**Source material**
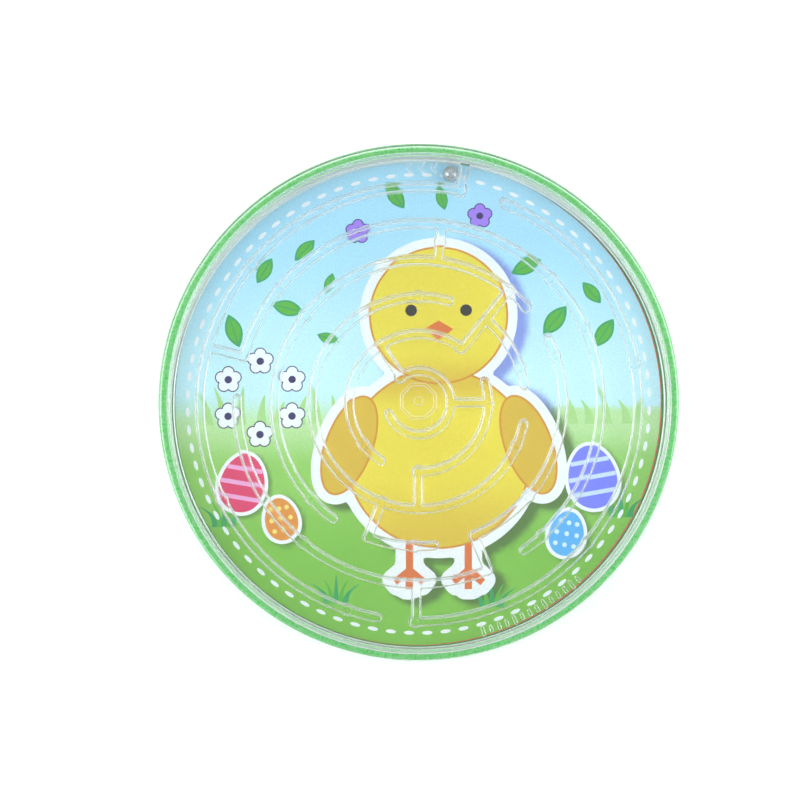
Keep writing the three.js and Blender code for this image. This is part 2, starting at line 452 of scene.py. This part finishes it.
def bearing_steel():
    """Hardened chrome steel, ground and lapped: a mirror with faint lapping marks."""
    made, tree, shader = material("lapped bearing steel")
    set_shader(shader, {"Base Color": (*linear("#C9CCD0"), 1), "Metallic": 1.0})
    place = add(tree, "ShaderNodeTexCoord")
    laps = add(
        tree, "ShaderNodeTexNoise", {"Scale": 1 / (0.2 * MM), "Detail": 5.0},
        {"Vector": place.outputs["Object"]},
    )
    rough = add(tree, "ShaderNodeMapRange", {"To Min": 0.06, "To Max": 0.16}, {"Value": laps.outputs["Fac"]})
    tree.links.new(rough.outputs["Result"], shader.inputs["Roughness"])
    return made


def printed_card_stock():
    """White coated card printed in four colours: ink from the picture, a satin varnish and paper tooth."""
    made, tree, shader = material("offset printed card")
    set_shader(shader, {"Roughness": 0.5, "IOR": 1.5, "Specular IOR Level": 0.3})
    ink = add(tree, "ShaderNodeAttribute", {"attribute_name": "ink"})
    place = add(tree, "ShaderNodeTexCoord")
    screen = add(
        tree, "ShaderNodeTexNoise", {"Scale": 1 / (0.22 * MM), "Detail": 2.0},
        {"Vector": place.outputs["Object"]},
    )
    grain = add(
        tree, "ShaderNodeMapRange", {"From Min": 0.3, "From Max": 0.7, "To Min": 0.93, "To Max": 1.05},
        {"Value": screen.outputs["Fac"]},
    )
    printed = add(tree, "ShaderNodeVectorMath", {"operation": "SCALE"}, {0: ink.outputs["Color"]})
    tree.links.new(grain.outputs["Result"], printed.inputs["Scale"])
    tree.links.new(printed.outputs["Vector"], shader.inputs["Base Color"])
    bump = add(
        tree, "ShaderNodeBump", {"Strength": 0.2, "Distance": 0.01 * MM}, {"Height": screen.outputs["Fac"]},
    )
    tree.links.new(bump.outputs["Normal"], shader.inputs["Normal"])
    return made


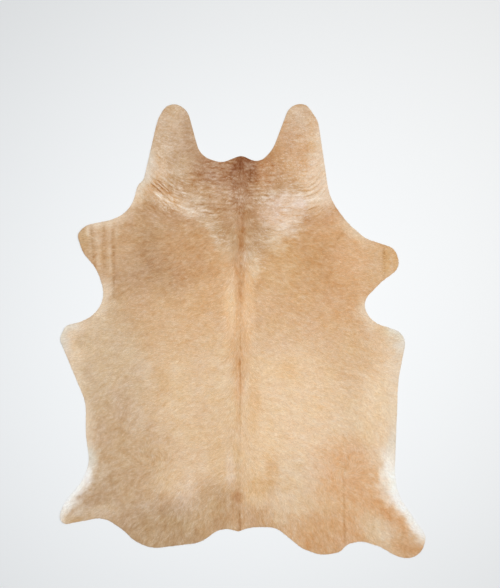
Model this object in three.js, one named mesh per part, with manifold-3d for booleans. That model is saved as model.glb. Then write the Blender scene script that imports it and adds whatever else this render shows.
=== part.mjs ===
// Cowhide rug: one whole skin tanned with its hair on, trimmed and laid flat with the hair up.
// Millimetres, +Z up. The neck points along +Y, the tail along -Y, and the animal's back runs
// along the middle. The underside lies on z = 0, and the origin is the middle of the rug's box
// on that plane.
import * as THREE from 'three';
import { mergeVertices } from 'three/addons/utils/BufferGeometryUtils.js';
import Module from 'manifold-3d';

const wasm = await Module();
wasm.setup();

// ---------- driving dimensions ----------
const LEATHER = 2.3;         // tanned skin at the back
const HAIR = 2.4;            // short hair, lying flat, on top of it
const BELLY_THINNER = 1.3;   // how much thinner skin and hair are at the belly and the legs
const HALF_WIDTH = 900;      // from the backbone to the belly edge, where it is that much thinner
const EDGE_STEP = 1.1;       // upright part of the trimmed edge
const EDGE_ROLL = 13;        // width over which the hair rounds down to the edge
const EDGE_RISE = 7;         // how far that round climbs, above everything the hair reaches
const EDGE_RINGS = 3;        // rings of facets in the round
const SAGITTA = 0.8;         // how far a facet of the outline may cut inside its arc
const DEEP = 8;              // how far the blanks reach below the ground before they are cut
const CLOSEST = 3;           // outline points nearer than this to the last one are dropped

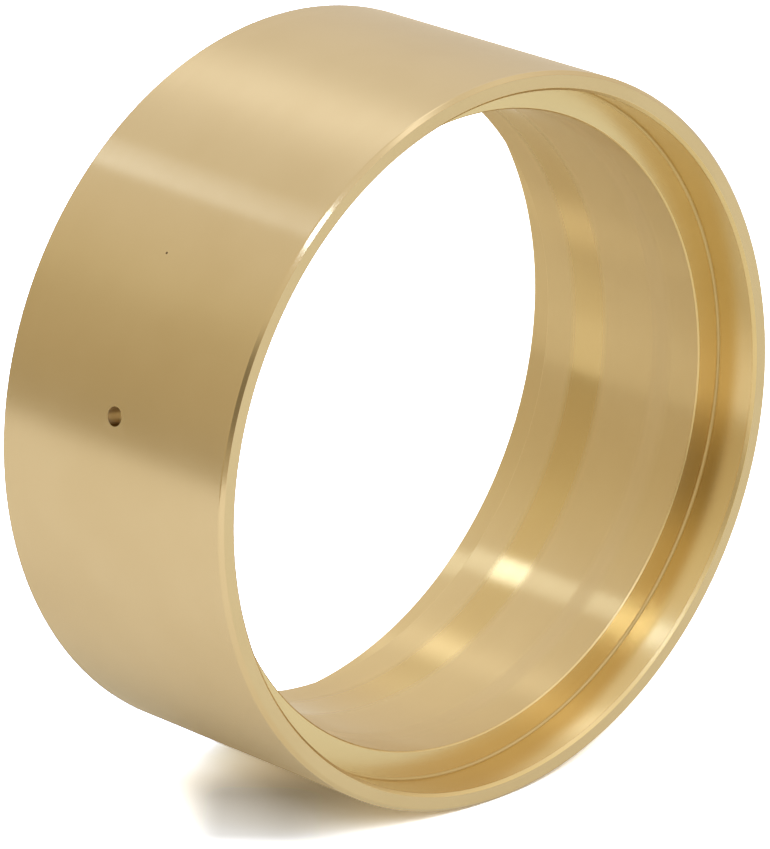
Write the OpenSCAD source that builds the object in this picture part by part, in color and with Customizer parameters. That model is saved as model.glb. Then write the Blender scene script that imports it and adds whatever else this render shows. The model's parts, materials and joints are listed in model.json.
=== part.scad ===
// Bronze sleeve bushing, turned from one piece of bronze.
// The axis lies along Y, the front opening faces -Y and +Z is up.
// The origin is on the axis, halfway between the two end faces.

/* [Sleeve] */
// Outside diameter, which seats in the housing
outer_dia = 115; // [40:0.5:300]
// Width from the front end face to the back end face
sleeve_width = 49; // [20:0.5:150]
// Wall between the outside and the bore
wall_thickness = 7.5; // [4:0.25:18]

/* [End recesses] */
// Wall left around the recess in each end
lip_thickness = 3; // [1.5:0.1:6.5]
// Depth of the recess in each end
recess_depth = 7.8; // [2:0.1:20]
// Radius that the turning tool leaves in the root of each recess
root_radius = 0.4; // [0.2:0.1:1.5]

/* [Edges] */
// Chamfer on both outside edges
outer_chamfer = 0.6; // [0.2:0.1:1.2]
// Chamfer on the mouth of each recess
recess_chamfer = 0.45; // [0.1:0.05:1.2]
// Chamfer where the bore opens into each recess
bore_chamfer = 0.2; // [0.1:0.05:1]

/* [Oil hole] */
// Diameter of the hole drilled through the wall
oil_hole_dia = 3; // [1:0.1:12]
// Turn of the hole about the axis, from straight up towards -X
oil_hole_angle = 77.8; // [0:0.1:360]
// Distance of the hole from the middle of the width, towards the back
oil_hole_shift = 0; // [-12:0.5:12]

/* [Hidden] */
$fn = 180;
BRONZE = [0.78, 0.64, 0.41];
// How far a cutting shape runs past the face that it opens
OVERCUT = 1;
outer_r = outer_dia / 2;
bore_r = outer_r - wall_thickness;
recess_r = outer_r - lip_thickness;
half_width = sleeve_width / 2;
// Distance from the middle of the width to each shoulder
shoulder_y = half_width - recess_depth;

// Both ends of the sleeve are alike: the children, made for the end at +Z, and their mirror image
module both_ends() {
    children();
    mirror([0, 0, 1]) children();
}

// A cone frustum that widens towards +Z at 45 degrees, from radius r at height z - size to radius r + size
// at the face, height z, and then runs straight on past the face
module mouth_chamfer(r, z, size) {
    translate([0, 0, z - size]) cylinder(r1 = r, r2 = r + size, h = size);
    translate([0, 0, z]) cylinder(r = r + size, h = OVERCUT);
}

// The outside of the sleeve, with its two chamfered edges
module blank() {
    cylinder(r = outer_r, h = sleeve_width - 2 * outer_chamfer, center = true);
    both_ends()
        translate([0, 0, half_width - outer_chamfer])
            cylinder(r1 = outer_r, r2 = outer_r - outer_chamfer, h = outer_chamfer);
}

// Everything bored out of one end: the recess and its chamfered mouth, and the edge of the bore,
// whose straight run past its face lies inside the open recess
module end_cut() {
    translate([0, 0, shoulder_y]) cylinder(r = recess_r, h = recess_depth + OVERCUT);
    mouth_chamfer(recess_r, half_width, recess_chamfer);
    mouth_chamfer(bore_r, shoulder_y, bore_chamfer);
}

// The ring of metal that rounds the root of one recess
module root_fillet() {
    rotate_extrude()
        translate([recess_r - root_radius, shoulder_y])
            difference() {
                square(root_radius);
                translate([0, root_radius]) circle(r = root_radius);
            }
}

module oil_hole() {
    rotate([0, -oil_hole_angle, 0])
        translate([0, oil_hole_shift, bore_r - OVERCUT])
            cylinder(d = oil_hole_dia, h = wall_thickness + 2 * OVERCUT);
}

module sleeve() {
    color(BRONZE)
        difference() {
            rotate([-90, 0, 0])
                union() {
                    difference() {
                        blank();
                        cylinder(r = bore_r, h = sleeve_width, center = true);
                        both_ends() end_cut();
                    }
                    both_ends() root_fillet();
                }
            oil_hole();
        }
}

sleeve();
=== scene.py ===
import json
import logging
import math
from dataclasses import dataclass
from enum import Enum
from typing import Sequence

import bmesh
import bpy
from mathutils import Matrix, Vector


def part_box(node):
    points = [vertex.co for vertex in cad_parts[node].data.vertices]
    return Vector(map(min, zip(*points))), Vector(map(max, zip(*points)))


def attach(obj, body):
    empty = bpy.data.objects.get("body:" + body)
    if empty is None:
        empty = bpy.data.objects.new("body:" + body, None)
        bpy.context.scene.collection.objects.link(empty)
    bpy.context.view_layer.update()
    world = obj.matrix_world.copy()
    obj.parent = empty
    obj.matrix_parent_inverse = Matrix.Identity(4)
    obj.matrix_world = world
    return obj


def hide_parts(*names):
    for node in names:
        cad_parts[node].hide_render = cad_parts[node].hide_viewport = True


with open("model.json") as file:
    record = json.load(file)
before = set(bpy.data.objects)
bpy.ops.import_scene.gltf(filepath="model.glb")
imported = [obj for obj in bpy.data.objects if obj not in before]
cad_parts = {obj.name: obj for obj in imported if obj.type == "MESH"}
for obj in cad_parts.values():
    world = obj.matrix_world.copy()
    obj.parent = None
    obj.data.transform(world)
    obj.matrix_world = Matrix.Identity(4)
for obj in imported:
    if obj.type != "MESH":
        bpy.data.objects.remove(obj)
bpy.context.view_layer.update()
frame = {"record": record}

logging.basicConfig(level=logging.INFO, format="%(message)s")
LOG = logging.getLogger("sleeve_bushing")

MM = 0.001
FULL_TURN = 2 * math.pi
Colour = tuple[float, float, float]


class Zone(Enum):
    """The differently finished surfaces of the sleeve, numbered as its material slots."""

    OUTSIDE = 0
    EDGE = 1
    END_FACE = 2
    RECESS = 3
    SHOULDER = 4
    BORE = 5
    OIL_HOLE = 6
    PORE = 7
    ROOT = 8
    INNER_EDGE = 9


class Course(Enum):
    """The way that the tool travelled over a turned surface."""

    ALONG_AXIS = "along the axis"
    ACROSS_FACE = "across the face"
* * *
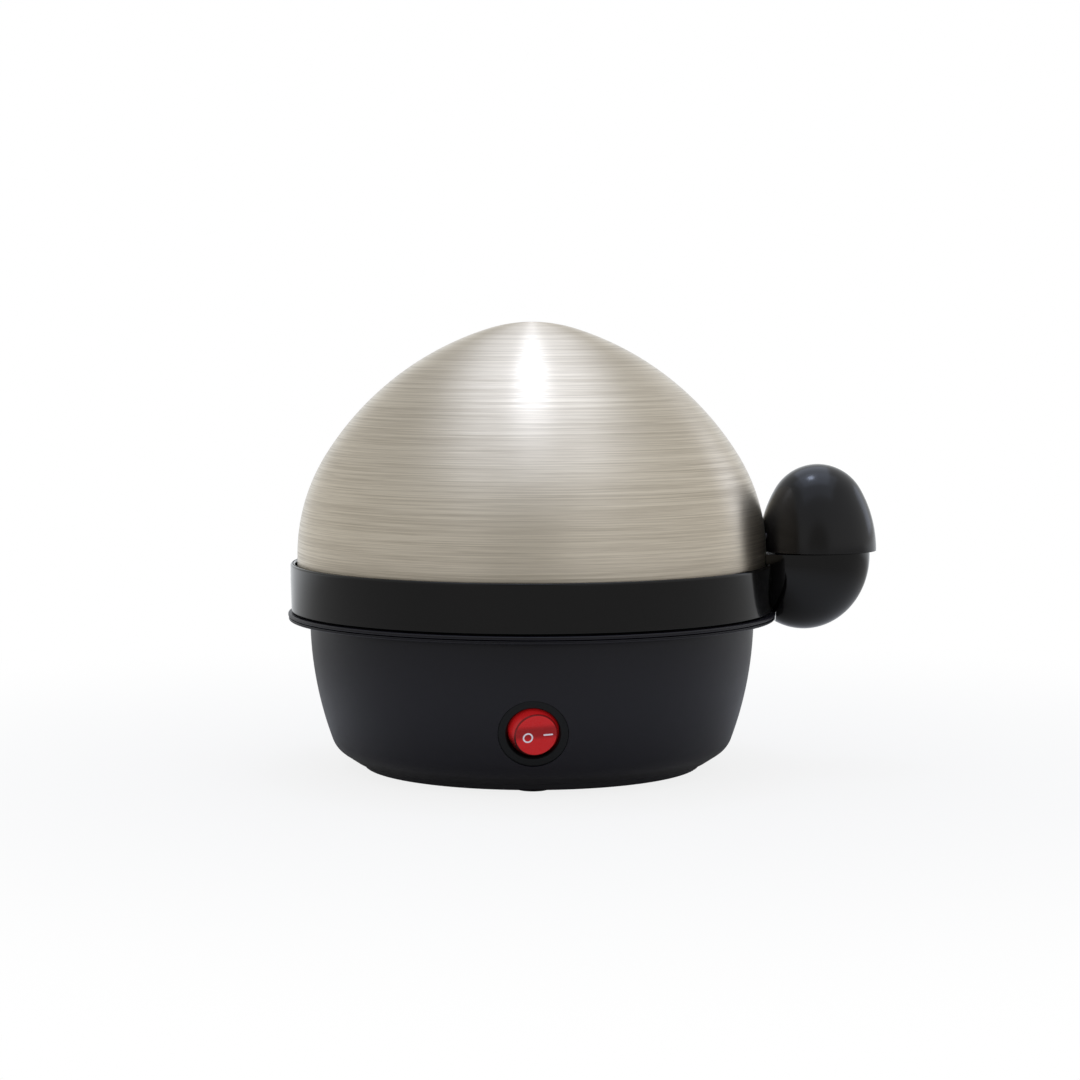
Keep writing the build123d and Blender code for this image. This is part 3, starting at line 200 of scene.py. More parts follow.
---
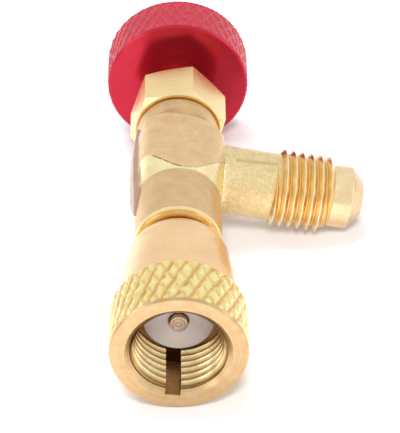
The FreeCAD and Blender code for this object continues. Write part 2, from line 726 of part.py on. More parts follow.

**Short task**
Reproduce exactly the lines from the one containing "rotate([0, -oil_hole_angle, 0])" through the one containing "obj.matrix_parent_inverse = Matrix.Identity(4)", inclusive, and nothing else.

**Written response**
    rotate([0, -oil_hole_angle, 0])
        translate([0, oil_hole_shift, bore_r - OVERCUT])
            cylinder(d = oil_hole_dia, h = wall_thickness + 2 * OVERCUT);
}

module sleeve() {
    color(BRONZE)
        difference() {
            rotate([-90, 0, 0])
                union() {
                    difference() {
                        blank();
                        cylinder(r = bore_r, h = sleeve_width, center = true);
                        both_ends() end_cut();
                    }
                    both_ends() root_fillet();
                }
            oil_hole();
        }
}

sleeve();
=== scene.py ===
import json
import logging
import math
from dataclasses import dataclass
from enum import Enum
from typing import Sequence

import bmesh
import bpy
from mathutils import Matrix, Vector


def part_box(node):
    points = [vertex.co for vertex in cad_parts[node].data.vertices]
    return Vector(map(min, zip(*points))), Vector(map(max, zip(*points)))


def attach(obj, body):
    empty = bpy.data.objects.get("body:" + body)
    if empty is None:
        empty = bpy.data.objects.new("body:" + body, None)
        bpy.context.scene.collection.objects.link(empty)
    bpy.context.view_layer.update()
    world = obj.matrix_world.copy()
    obj.parent = empty
    obj.matrix_parent_inverse = Matrix.Identity(4)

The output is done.